If often has to keep some calculation information (state), so it should (for some algorithms) declare a state_type. In those cases, that state_type is instantiated before first call and specified in each call.
The calculation method is always called \b apply (as convention in GGL) and gets the most elementary information as a parameter: a point, a segment, a range. It depends on the algorithm and, sometimes, on the source geometry passed. That should actually be the case as least as possible
In most cases, there is an additional method \b result which returns the calculated result. That result-method is a also non-static const method, and the state is passed.
Note that the methods might be non-static const, but they might also be static. That is not checked by the concept-checker.
A strategy for a specific algorithm has a concept. The distance-strategy should follow the distance-strategy-concept. The point-in-polygon strategy should follow the point-in-polygon-strategy-concept. Those concepts are not modelled as traits classes (contrary to the geometries). The reason for this is that it seems not necessary to use legacy classes as concepts, without modification. A wrapper can be built. So the strategies should have a method \b apply and should define some types.
Which types, and which additional methods (often a method \b result), is dependant on the algorithm / type of strategy.

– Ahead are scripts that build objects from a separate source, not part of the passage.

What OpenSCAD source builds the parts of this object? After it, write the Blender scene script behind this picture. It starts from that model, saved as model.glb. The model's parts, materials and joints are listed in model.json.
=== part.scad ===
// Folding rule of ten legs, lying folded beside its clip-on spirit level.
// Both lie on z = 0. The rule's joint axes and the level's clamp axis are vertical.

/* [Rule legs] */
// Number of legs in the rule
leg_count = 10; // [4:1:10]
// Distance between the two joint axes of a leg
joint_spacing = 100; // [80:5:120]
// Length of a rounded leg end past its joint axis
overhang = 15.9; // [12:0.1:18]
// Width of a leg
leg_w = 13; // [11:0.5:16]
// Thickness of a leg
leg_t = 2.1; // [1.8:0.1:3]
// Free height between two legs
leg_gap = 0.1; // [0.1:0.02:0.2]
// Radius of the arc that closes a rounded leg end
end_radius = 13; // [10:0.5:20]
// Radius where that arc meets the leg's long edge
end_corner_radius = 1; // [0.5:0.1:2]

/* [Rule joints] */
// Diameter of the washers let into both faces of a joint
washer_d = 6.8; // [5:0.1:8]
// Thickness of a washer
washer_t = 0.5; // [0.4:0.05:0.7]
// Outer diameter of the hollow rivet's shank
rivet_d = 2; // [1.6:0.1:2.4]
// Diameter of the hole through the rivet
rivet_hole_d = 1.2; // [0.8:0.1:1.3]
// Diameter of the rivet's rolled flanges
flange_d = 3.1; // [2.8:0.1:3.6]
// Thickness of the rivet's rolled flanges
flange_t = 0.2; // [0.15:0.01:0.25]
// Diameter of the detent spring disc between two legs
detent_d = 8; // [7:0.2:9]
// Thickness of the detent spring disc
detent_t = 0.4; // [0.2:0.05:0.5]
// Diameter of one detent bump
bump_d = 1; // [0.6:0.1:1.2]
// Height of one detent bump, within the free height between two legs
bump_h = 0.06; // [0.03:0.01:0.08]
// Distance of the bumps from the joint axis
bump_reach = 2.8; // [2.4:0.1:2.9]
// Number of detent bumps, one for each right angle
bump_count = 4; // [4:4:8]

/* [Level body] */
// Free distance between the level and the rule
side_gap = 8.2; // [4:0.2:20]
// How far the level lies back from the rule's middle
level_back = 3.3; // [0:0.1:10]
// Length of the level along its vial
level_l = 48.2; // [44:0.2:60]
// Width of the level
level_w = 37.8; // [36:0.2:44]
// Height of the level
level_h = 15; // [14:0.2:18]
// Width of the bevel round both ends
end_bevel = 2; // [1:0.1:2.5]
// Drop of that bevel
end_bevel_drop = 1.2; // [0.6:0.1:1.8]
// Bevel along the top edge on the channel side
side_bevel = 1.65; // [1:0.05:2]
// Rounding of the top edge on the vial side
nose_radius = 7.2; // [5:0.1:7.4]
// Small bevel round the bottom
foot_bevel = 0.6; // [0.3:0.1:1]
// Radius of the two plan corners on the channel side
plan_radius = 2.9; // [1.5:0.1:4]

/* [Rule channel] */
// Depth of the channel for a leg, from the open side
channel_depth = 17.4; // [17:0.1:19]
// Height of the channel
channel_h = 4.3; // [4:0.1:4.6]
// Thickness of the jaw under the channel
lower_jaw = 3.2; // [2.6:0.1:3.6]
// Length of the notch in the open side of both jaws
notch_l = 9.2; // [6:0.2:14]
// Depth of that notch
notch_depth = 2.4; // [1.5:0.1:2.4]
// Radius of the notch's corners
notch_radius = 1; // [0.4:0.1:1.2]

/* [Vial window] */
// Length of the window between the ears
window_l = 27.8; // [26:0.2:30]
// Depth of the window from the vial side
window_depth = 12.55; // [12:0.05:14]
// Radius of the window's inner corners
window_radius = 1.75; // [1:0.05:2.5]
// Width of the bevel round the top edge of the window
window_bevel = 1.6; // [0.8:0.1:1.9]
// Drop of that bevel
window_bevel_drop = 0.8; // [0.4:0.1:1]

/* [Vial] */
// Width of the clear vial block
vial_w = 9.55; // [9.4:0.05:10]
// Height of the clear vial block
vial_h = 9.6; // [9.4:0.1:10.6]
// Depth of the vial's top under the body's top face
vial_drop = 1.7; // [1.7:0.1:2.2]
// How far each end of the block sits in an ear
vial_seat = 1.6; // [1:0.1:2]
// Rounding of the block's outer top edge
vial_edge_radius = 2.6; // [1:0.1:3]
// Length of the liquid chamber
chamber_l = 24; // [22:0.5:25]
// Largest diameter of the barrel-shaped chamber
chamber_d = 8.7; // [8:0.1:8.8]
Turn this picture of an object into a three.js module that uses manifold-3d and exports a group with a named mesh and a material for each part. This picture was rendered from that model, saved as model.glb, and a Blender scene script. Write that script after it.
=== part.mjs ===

Strategies are checked by a strategy-concept-checker. For this checker (and sometimes for checking alone), they should define some types. Because if no types are defined, the methods cannot be checked at compile time... The strategy-concept-checkers are thus implemented per algorithm and they use the Boost Concept Check Library for checking.
So as explained above, the essence of the design is:
- function determines default-strategy, or is called with specified strategy
- function calls dispatch (dispatching is done on geometry_tag)
- dispatch calls implementation (in namespace detail), which can be shared for different geometry types and for single/multi
- implementation calls strategy (if applicable), with the smallest common (geometric) element applicable for all calculation method, the common denominator
\section strpar3 Alternative designs
Some calculations (strategies) might need to take the whole geometry, instead of working on point-per-point or segment-per-segment base. This would bypass the dispatch functionality. Because all strategies would take the whole geometry, it is not necessary to dispatch per geometry type. In fact this dispatching on geometry-type is moved to the strategy_traits class (which are specialized per coordinate system in the current design). So in this alternative design, the strategy traits class specializes on both geometry-tag and coordinate-system-tag, to select the default strategy.
For the default strategy, this move from "dispatch" to another dispatch called "strategy_XXX" (XXX is the algorithm) might make sense. However, if library users would call the overloaded function and specify a strategy, the only thing what would happen is that that specified strategy is called. So, for example:
\code
template <typename G1, typename G2, typename S>
bool within(G1 const& g1, G2 const& g2, S& const strategy)
{
return strategy.apply(g1, g2);
}
\endcode
The library user could call just this strategy.apply(..) method directly. If more strategies are provided by the library or its extensions,
it would still make sense: the user can still call \b within and does not have to call the \b apply method of the strategy.
The convex hull strategy currently works on a whole geometry. However, it is possible that it will be reshaped to work per range (the algorithm
internally works per range), plus a mechanism to pass ranges multiple times (it currently is two-pass).